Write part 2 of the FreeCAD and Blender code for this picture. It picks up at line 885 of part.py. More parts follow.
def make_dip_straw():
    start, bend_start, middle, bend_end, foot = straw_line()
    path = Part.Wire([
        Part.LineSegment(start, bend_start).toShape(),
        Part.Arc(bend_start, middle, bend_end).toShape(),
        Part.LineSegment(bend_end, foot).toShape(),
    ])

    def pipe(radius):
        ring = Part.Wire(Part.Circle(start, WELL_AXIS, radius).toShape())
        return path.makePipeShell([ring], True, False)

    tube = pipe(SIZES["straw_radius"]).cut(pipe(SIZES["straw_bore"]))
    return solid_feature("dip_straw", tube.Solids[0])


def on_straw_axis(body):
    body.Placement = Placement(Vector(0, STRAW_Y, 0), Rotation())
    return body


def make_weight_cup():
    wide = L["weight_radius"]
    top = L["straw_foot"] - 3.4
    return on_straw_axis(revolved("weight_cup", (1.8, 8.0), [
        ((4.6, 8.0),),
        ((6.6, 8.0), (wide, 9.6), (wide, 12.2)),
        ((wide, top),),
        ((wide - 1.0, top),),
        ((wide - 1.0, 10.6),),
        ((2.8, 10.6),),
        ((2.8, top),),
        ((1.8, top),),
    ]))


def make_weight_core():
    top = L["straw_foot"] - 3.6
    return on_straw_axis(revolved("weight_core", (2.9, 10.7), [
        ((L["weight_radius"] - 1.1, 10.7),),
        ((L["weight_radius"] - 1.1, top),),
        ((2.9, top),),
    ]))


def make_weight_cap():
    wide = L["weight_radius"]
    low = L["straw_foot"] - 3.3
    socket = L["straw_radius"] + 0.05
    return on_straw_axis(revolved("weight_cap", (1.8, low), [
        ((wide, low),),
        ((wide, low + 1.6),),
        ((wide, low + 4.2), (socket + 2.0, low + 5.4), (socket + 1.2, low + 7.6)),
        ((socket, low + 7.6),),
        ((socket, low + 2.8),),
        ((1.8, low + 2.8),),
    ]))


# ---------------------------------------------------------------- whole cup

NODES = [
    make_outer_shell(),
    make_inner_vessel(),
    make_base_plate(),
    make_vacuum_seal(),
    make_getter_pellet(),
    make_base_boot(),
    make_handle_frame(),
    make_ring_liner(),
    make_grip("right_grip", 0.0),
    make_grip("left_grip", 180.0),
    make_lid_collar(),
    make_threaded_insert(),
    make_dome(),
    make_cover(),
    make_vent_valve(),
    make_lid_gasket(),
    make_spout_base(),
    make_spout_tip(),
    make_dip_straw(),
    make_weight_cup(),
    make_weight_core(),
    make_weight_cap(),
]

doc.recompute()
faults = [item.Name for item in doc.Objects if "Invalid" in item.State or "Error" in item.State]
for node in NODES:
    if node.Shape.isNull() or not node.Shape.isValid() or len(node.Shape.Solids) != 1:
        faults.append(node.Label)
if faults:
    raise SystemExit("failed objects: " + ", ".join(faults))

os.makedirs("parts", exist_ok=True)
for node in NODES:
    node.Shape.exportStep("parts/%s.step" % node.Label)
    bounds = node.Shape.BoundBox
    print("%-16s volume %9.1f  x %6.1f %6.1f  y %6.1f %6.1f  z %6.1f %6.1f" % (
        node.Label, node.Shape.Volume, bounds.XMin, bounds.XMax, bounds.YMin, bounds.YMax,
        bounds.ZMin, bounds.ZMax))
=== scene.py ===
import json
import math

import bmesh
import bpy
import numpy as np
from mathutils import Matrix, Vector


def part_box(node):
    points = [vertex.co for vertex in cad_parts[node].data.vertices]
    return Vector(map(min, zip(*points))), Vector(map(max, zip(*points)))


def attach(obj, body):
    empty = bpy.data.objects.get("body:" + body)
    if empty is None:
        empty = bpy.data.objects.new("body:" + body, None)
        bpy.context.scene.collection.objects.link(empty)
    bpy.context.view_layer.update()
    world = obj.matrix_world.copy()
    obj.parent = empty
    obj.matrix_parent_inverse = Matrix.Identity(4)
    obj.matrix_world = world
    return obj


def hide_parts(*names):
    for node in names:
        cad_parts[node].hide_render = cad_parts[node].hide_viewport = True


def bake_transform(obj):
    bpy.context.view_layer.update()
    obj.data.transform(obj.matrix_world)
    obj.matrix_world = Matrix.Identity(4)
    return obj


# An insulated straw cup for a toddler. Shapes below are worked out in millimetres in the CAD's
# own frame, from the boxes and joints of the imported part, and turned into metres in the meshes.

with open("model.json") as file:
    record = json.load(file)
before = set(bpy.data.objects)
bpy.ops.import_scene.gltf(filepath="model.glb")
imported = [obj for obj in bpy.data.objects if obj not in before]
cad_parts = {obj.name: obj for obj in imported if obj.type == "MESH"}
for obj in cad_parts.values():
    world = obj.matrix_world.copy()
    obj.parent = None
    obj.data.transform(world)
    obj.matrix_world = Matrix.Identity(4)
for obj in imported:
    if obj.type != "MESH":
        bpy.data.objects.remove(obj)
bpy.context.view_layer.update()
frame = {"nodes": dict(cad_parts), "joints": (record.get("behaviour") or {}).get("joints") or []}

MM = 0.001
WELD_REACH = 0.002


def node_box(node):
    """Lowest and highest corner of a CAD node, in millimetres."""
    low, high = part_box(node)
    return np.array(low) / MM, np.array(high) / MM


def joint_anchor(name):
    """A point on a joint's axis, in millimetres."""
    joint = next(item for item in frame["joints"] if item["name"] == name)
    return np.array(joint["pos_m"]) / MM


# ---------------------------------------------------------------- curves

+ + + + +

__Work to be completed__: Repeat the listing exactly, from its first line to its last.

__Output for this task__:
Write part 2 of the FreeCAD and Blender code for this picture. It picks up at line 885 of part.py. More parts follow.
def make_dip_straw():
    start, bend_start, middle, bend_end, foot = straw_line()
    path = Part.Wire([
        Part.LineSegment(start, bend_start).toShape(),
        Part.Arc(bend_start, middle, bend_end).toShape(),
        Part.LineSegment(bend_end, foot).toShape(),
    ])

    def pipe(radius):
        ring = Part.Wire(Part.Circle(start, WELL_AXIS, radius).toShape())
        return path.makePipeShell([ring], True, False)

    tube = pipe(SIZES["straw_radius"]).cut(pipe(SIZES["straw_bore"]))
    return solid_feature("dip_straw", tube.Solids[0])


def on_straw_axis(body):
    body.Placement = Placement(Vector(0, STRAW_Y, 0), Rotation())
    return body


def make_weight_cup():
    wide = L["weight_radius"]
    top = L["straw_foot"] - 3.4
    return on_straw_axis(revolved("weight_cup", (1.8, 8.0), [
        ((4.6, 8.0),),
        ((6.6, 8.0), (wide, 9.6), (wide, 12.2)),
        ((wide, top),),
        ((wide - 1.0, top),),
        ((wide - 1.0, 10.6),),
        ((2.8, 10.6),),
        ((2.8, top),),
        ((1.8, top),),
    ]))


def make_weight_core():
    top = L["straw_foot"] - 3.6
    return on_straw_axis(revolved("weight_core", (2.9, 10.7), [
        ((L["weight_radius"] - 1.1, 10.7),),
        ((L["weight_radius"] - 1.1, top),),
        ((2.9, top),),
    ]))


def make_weight_cap():
    wide = L["weight_radius"]
    low = L["straw_foot"] - 3.3
    socket = L["straw_radius"] + 0.05
    return on_straw_axis(revolved("weight_cap", (1.8, low), [
        ((wide, low),),
        ((wide, low + 1.6),),
        ((wide, low + 4.2), (socket + 2.0, low + 5.4), (socket + 1.2, low + 7.6)),
        ((socket, low + 7.6),),
        ((socket, low + 2.8),),
        ((1.8, low + 2.8),),
    ]))


# ---------------------------------------------------------------- whole cup

NODES = [
    make_outer_shell(),
    make_inner_vessel(),
    make_base_plate(),
    make_vacuum_seal(),
    make_getter_pellet(),
    make_base_boot(),
    make_handle_frame(),
    make_ring_liner(),
    make_grip("right_grip", 0.0),
    make_grip("left_grip", 180.0),
    make_lid_collar(),
    make_threaded_insert(),
    make_dome(),
    make_cover(),
    make_vent_valve(),
    make_lid_gasket(),
    make_spout_base(),
    make_spout_tip(),
    make_dip_straw(),
    make_weight_cup(),
    make_weight_core(),
    make_weight_cap(),
]

doc.recompute()
faults = [item.Name for item in doc.Objects if "Invalid" in item.State or "Error" in item.State]
for node in NODES:
    if node.Shape.isNull() or not node.Shape.isValid() or len(node.Shape.Solids) != 1:
        faults.append(node.Label)
if faults:
    raise SystemExit("failed objects: " + ", ".join(faults))

os.makedirs("parts", exist_ok=True)
for node in NODES:
    node.Shape.exportStep("parts/%s.step" % node.Label)
    bounds = node.Shape.BoundBox
    print("%-16s volume %9.1f  x %6.1f %6.1f  y %6.1f %6.1f  z %6.1f %6.1f" % (
        node.Label, node.Shape.Volume, bounds.XMin, bounds.XMax, bounds.YMin, bounds.YMax,
        bounds.ZMin, bounds.ZMax))
=== scene.py ===
import json
import math

import bmesh
import bpy
import numpy as np
from mathutils import Matrix, Vector


def part_box(node):
    points = [vertex.co for vertex in cad_parts[node].data.vertices]
    return Vector(map(min, zip(*points))), Vector(map(max, zip(*points)))


def attach(obj, body):
    empty = bpy.data.objects.get("body:" + body)
    if empty is None:
        empty = bpy.data.objects.new("body:" + body, None)
        bpy.context.scene.collection.objects.link(empty)
    bpy.context.view_layer.update()
    world = obj.matrix_world.copy()
    obj.parent = empty
    obj.matrix_parent_inverse = Matrix.Identity(4)
    obj.matrix_world = world
    return obj


def hide_parts(*names):
    for node in names:
        cad_parts[node].hide_render = cad_parts[node].hide_viewport = True


def bake_transform(obj):
    bpy.context.view_layer.update()
    obj.data.transform(obj.matrix_world)
    obj.matrix_world = Matrix.Identity(4)
    return obj


# An insulated straw cup for a toddler. Shapes below are worked out in millimetres in the CAD's
# own frame, from the boxes and joints of the imported part, and turned into metres in the meshes.

with open("model.json") as file:
    record = json.load(file)
before = set(bpy.data.objects)
bpy.ops.import_scene.gltf(filepath="model.glb")
imported = [obj for obj in bpy.data.objects if obj not in before]
cad_parts = {obj.name: obj for obj in imported if obj.type == "MESH"}
for obj in cad_parts.values():
    world = obj.matrix_world.copy()
    obj.parent = None
    obj.data.transform(world)
    obj.matrix_world = Matrix.Identity(4)
for obj in imported:
    if obj.type != "MESH":
        bpy.data.objects.remove(obj)
bpy.context.view_layer.update()
frame = {"nodes": dict(cad_parts), "joints": (record.get("behaviour") or {}).get("joints") or []}

MM = 0.001
WELD_REACH = 0.002


def node_box(node):
    """Lowest and highest corner of a CAD node, in millimetres."""
    low, high = part_box(node)
    return np.array(low) / MM, np.array(high) / MM


def joint_anchor(name):
    """A point on a joint's axis, in millimetres."""
    joint = next(item for item in frame["joints"] if item["name"] == name)
    return np.array(joint["pos_m"]) / MM


# ---------------------------------------------------------------- curves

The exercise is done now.